Question: When do we reach the maturity in life? At the Lord’s coming back or today?
Answer: Maturity is a daily matter, but no one dares to determine the degree of maturity. Paul says, “I am conscious of nothing against myself; but I am not justified in this, but He who examines me is the Lord. So then do not judge anything before the time, until the Lord comes” (1 Cor. 4:4-5). If you feel that you have matured much a month after you read this message, it shows that you are not mature. The immature ones always feel that they are mature. On the contrary, the mature ones are humble and feel that they are not mature and are still lacking very much.
Question: We have been regenerated in life and changed in our disposition with God’s life and nature. Why do we still need to be transformed in our mind for our whole life?
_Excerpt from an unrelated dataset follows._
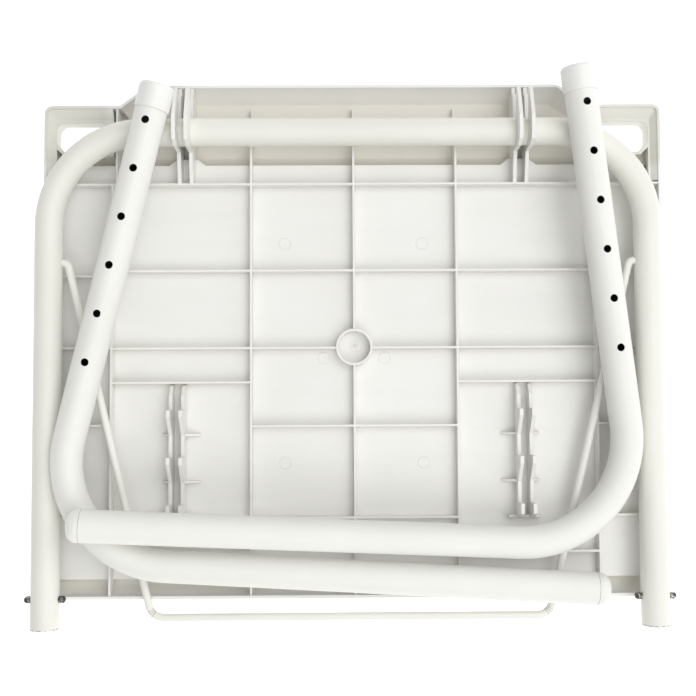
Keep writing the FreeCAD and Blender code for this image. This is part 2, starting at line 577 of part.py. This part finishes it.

Answer: God does not use our natural life; He uses only His own life. God has generated us in life, but our disposition is strange, so He sanctifies us with His holy nature. Furthermore, He also transforms us metabolically from within so that we have the outward expression of the divine image. This is the work of the organic aspect of God’s salvation. God carries out this organic work by His life, by His nature, and by the expression of His image. Eventually, the consummation of God’s work is for us to be conformed and glorified. However, all these things must be carried out through transformation by the renewing of the mind. For example, the Bible clearly shows that the Triune God is eternally coexisting and coinhering, yet many in Christianity insist that there are three separate Gods. Another example is concerning 1 Corinthians 15:45, which says clearly that the last Adam became the life-giving Spirit, yet many in Christianity say that Christ and the Holy Spirit are two. This shows that unless our mind is turned, renewed, and transformed, we cannot accurately understand the Bible. The transformation of our mind takes a lifetime.